### [What you have to do]
Go from the first line to the line with "const EDGE_MIDDLE = 600;" and return those lines verbatim, ends included.

### [Source data]
************
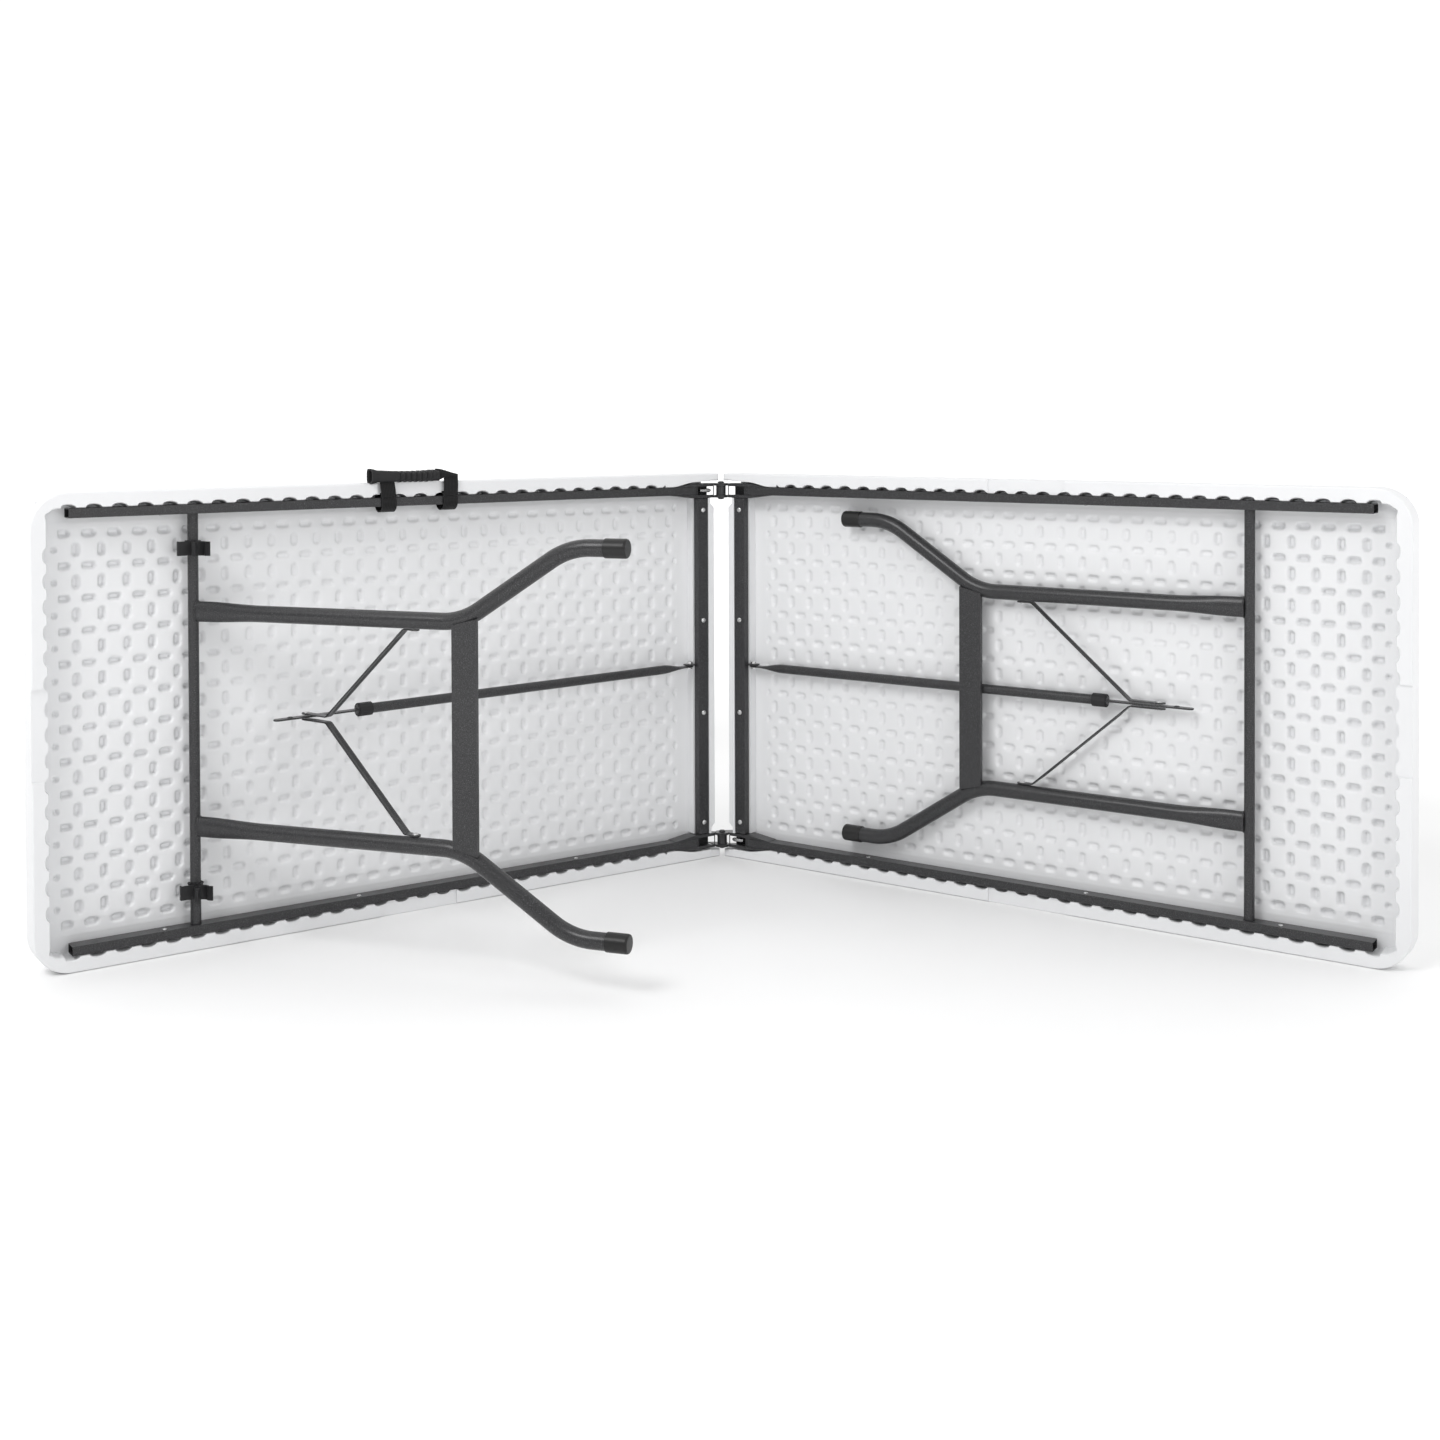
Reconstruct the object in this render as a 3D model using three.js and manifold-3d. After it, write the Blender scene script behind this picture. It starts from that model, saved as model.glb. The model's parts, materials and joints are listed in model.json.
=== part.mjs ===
// A centre-folding banquet table, half opened and standing on its long edges. Millimetres, +Z up.
// Each half is drawn in its own frame: x (u) runs from the centre hinge out to the end, y (w) is measured
// from the middle of the width, and z (n) points out of the underside. z = 0 is the plane of the hinge axis.
import * as THREE from "three";
import { mergeVertices } from "three/addons/utils/BufferGeometryUtils.js";
import Module from "manifold-3d";

const DEG = Math.PI / 180;
const GAP = 0.3; // clearance left between touching pieces

// Pose of the table as stored
const HALF_LEAN = 34.55 * DEG; // each half is turned back this far from the straight line
const LEFT_LEG_ANGLE = 53.5 * DEG; // 0 is folded flat
const RIGHT_LEG_ANGLE = 0;
const HINGE_AXIS_Y = 369.97; // puts the origin at the bottom centre of the whole table

// Tabletop halves
const LENGTH = 1200;
const WIDTH = 700;
const RIM_FACE = -2;
const PANEL_FACE = -34;
const TOP_FACE = -47;
const CORNER_RADIUS = 55;
const RIM_WIDTH = 23.5;
const RECESS_CORNER = 16;
const HINGE_EDGE = 13.5; // the hinge-side edge stands back this far from the axis
const HINGE_CORNER = 3;
const HINGE_CORNER_WIDTH = 13;
const HINGE_RELIEF = 21;
const GRIP_RECESS = { length: 135, depth: 3 };
const EDGE_MIDDLE = 600;

// Side rails, rectangular tube
const RAIL_INSIDE = 312;
const RAIL_OUTSIDE = 326;
const RAIL_MIDDLE = (RAIL_INSIDE + RAIL_OUTSIDE) / 2;
const RAIL_BACK = -27;
const RAIL_START = 53;
const RAIL_END = 1146;
const RAIL_WALL = 1.2;

// Crossbar at the hinge side, a channel that sits on a ledge of the tabletop
const CROSSBAR = { inner: 27, outer: 48, half: 305.2, thickness: 1.5, face: -3, foot: -17 };
const LEDGE_FACE = -17.5;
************
### [Task solution]
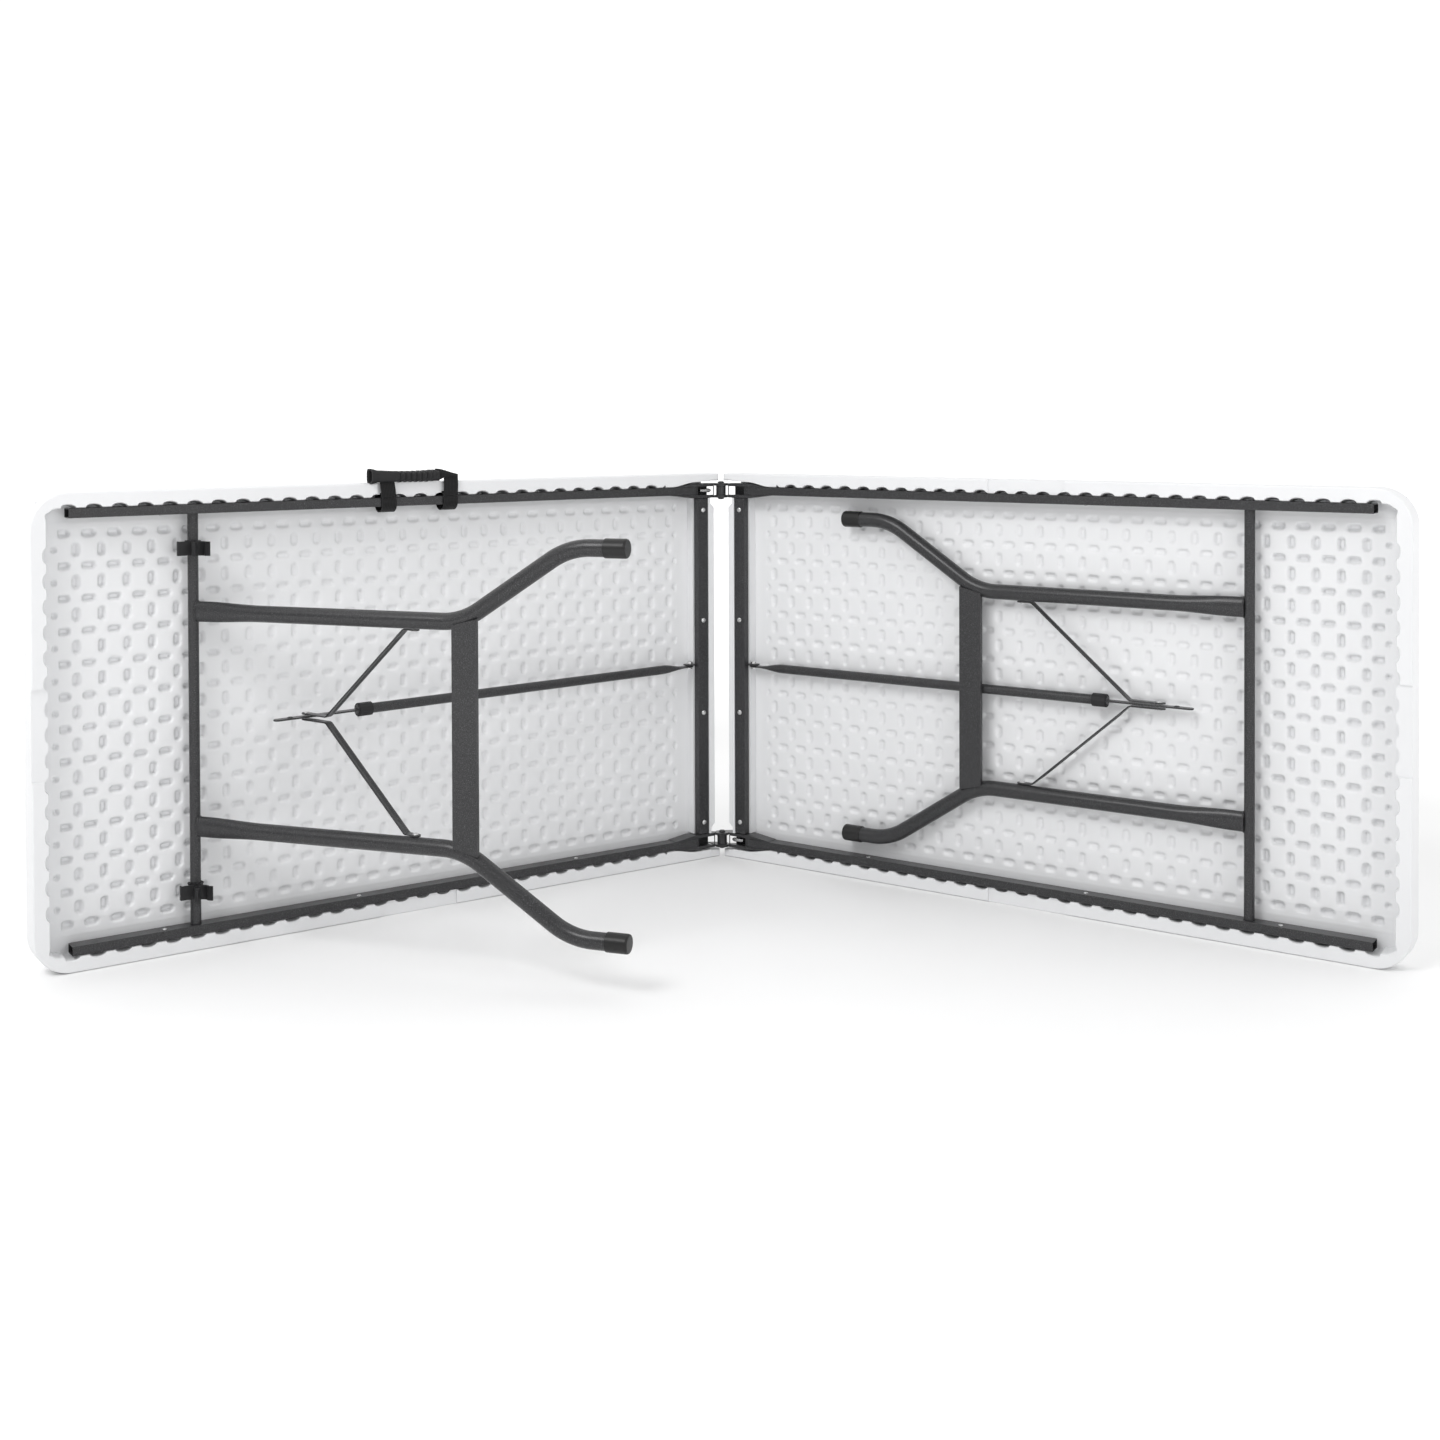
Reconstruct the object in this render as a 3D model using three.js and manifold-3d. After it, write the Blender scene script behind this picture. It starts from that model, saved as model.glb. The model's parts, materials and joints are listed in model.json.
=== part.mjs ===
// A centre-folding banquet table, half opened and standing on its long edges. Millimetres, +Z up.
// Each half is drawn in its own frame: x (u) runs from the centre hinge out to the end, y (w) is measured
// from the middle of the width, and z (n) points out of the underside. z = 0 is the plane of the hinge axis.
import * as THREE from "three";
import { mergeVertices } from "three/addons/utils/BufferGeometryUtils.js";
import Module from "manifold-3d";

const DEG = Math.PI / 180;
const GAP = 0.3; // clearance left between touching pieces

// Pose of the table as stored
const HALF_LEAN = 34.55 * DEG; // each half is turned back this far from the straight line
const LEFT_LEG_ANGLE = 53.5 * DEG; // 0 is folded flat
const RIGHT_LEG_ANGLE = 0;
const HINGE_AXIS_Y = 369.97; // puts the origin at the bottom centre of the whole table

// Tabletop halves
const LENGTH = 1200;
const WIDTH = 700;
const RIM_FACE = -2;
const PANEL_FACE = -34;
const TOP_FACE = -47;
const CORNER_RADIUS = 55;
const RIM_WIDTH = 23.5;
const RECESS_CORNER = 16;
const HINGE_EDGE = 13.5; // the hinge-side edge stands back this far from the axis
const HINGE_CORNER = 3;
const HINGE_CORNER_WIDTH = 13;
const HINGE_RELIEF = 21;
const GRIP_RECESS = { length: 135, depth: 3 };
const EDGE_MIDDLE = 600;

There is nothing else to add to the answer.